# Section 1-3 - Parameter Tuning

이전 섹션들에서, 우리는 Scikit-learn을 블랙박스로서 사용하는 접근법을 알아보았다. 이제 parameter들을 튜닝하여 model accruracy를 향상시키는 방법에 대해서 알아보도록 한다.

# Pandas - Extracting data

In [1]:
import pandas as pd
import numpy as np

df = pd.read_csv('../data/train.csv')

# Pandas - Cleaning data

In [2]:
df = df.drop(['Name', 'Ticket', 'Cabin'], axis=1)

age_mean = df['Age'].mean()
df['Age'] = df['Age'].fillna(age_mean)

from scipy.stats import mode

mode_embarked = mode(df['Embarked'].tolist())[0][0]
df['Embarked'] = df['Embarked'].fillna(mode_embarked)

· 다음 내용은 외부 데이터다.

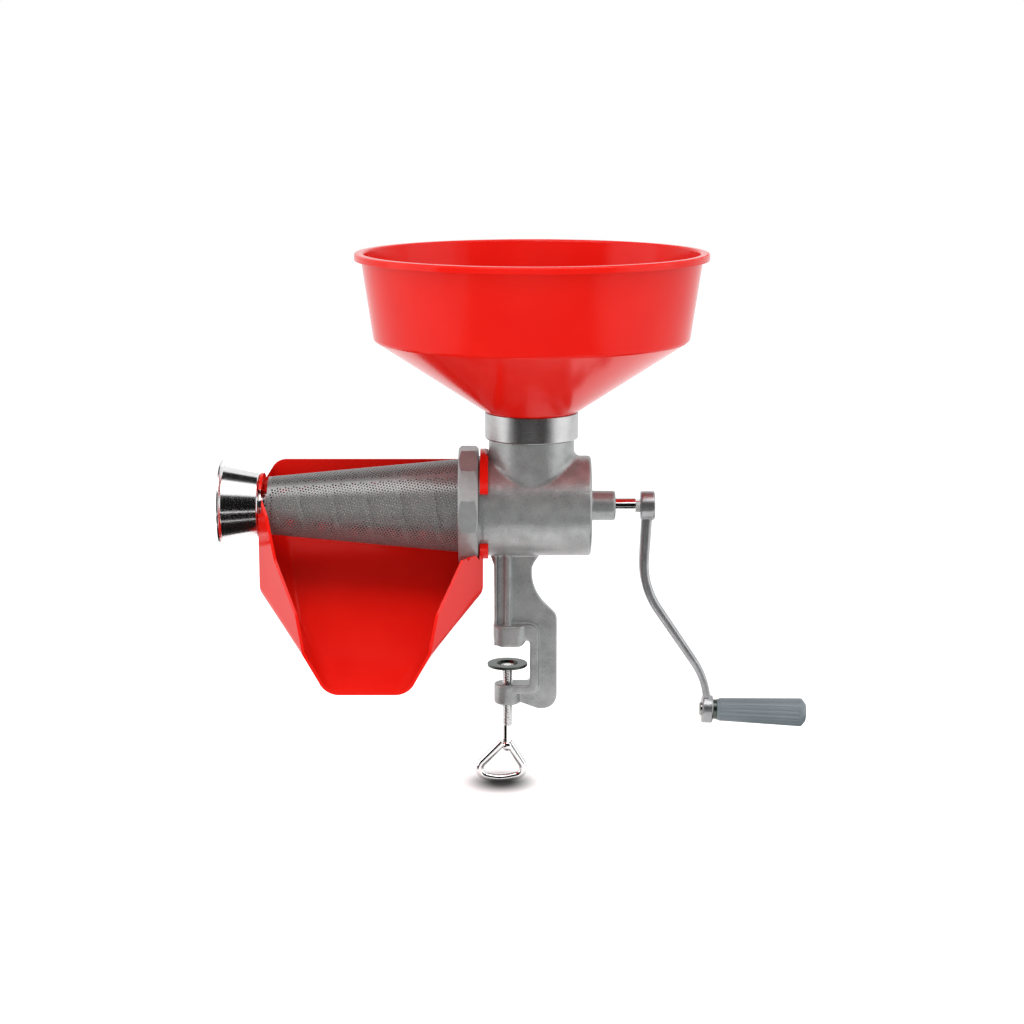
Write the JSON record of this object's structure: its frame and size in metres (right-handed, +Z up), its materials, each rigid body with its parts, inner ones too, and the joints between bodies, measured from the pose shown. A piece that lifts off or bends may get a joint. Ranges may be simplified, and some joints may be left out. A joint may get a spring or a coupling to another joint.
{
  "type": "hand cranked tomato strainer",
  "caption": "Clamp-on tomato strainer: funnel hopper over a cast barrel, crank-driven auger in a perforated cone with outlet bell, and a sauce chute.",
  "frame": {"origin": "centre of the upper clamp jaw's underside, on the clamp screw's axis", "axes": "+X along the barrel towards the crank, -Y towards the user, +Z up"},
  "size_m": [0.5303, 0.3124, 0.4869],
  "materials": {
    "cast_aluminium": "bead-blasted casting",
    "turned_aluminium": "fine turned",
    "cast_nut": "bead-blasted casting",
    "crank_casting": "satin casting",
    "red_plastic": "gloss moulded",
    "strainer_steel": "perforated sheet",
    "polished_steel": "mirror polished",
    "chrome_steel": "plated",
    "zinc_steel": "zinc plated",
    "dark_steel": "dark zinc plated",
    "spring_steel": "drawn wire",
    "auger_plastic": "moulded",
    "grey_plastic": "satin moulded",
    "bronze": "turned",
    "black_rubber": "moulded"
  },
  "bodies": {
    "frame": {"body_casting": "cast_aluminium", "hopper_collar": "turned_aluminium", "flange_gasket": "black_rubber", "strainer_mouth_ring": "strainer_steel", "strainer_cone": "strainer_steel", "strainer_end_ring": "polished_steel", "waste_bell": "polished_steel", "ring_nut": "cast_nut", "sauce_chute": "red_plastic", "shaft_bush": "bronze", "shaft_seal": "black_rubber"},
    "hopper": {"hopper": "red_plastic"},
    "rotor": {"drive_shaft": "chrome_steel", "thrust_washer": "zinc_steel", "auger_spring": "spring_steel", "auger": "auger_plastic", "auger_drive_pin": "zinc_steel", "crank_arm": "crank_casting", "crank_washer": "zinc_steel", "crank_screw": "zinc_steel", "grip_pin": "zinc_steel", "grip_washer": "dark_steel"},
    "grip": {"grip": "grey_plastic"},
    "pad": {"clamp_pad": "dark_steel"},
    "screw": {"clamp_screw": "chrome_steel", "pad_retainer": "zinc_steel", "clamp_bow": "chrome_steel"}
  },
  "joints": [
    {"name": "crank_turn", "type": "hinge", "parent": "frame", "child": "rotor", "pos_m": [0.126, 0, 0.128], "axis": [1, 0, 0], "continuous": true},
    {"name": "grip_spin", "type": "hinge", "parent": "rotor", "child": "grip", "pos_m": [0.1828, 0, -0.062], "axis": [0.9993, 0, -0.0384], "continuous": true},
    {"name": "hopper_lift", "type": "slide", "parent": "frame", "child": "hopper", "axis": [0, 0, 1], "range_m": [0, 0.05]},
    {"name": "pad_travel", "type": "slide", "parent": "frame", "child": "pad", "axis": [0, 0, 1], "range_m": [-0.012, 0.018]},
    {"name": "screw_turn", "type": "hinge", "parent": "pad", "child": "screw", "pos_m": [0, 0, -0.06], "axis": [0, 0, 1], "range_deg": [-2880, 4320]}
  ],
  "couplings": [
    {"joint": "pad_travel", "follows": "screw_turn", "m_per_rad": 0.00023873}
  ]
}
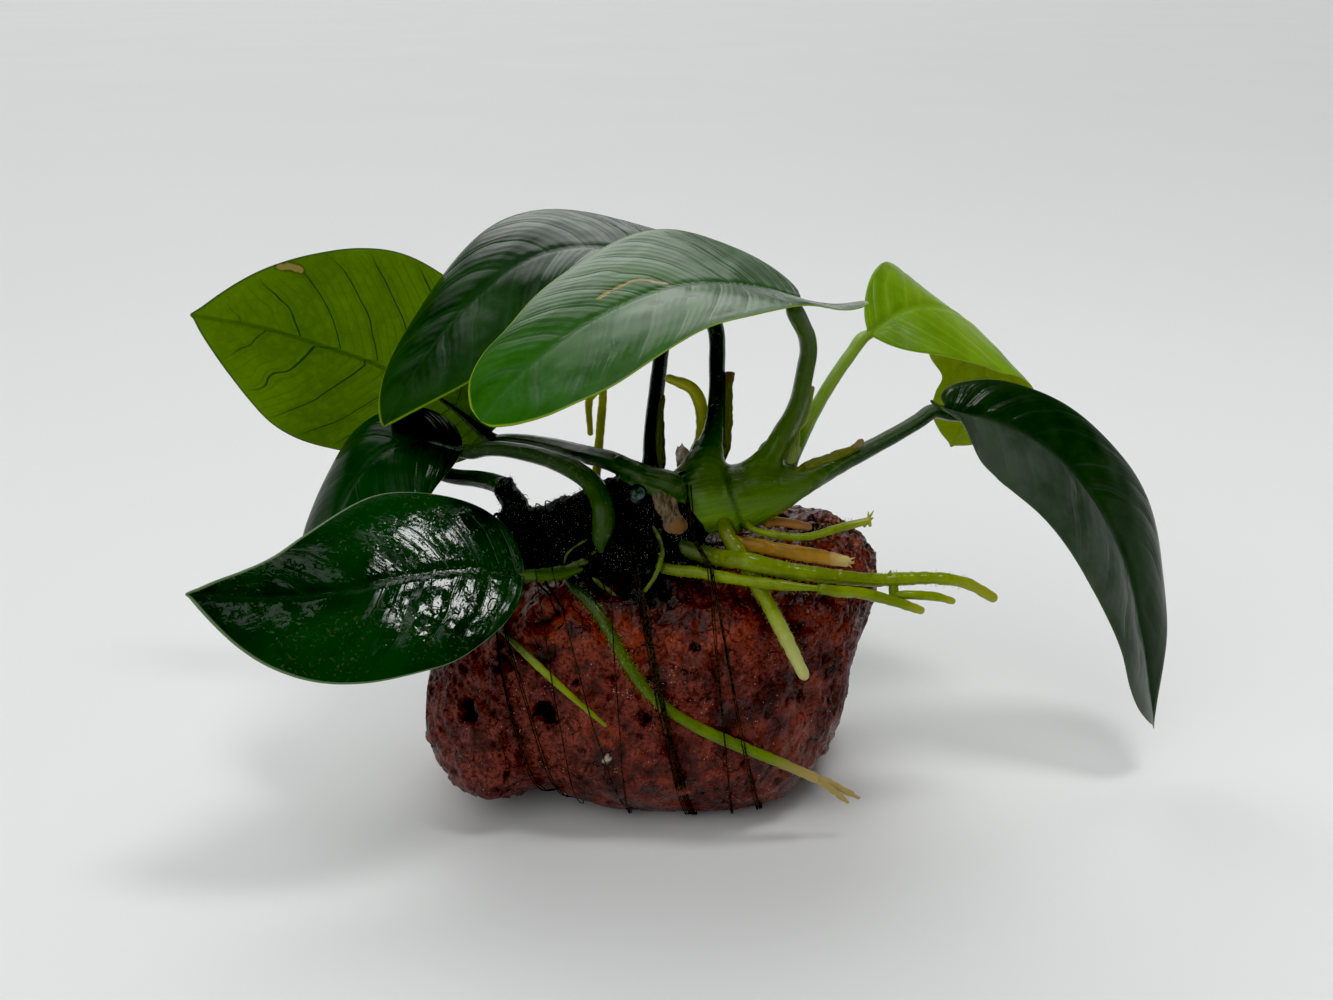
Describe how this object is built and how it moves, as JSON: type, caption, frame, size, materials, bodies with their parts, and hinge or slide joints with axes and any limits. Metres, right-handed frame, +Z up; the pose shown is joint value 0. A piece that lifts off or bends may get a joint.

df['Gender'] = df['Sex'].map({'female': 0, 'male': 1}).astype(int)

df = pd.concat([df, pd.get_dummies(df['Embarked'], prefix='Embarked')], axis=1)

df = df.drop(['Sex', 'Embarked'], axis=1)

cols = df.columns.tolist()
cols = [cols[1]] + cols[0:1] + cols[2:]

df = df[cols]

train_data = df.values



# Scikit-learn -Training the model

Random Forest Classifier의 documentation은 model의 input parameter에 대해 자세하게 설명하고 있다. input parameter들은 tree의 수, 그리고 각 tree가 갖는 branch들의 수를 포함한다.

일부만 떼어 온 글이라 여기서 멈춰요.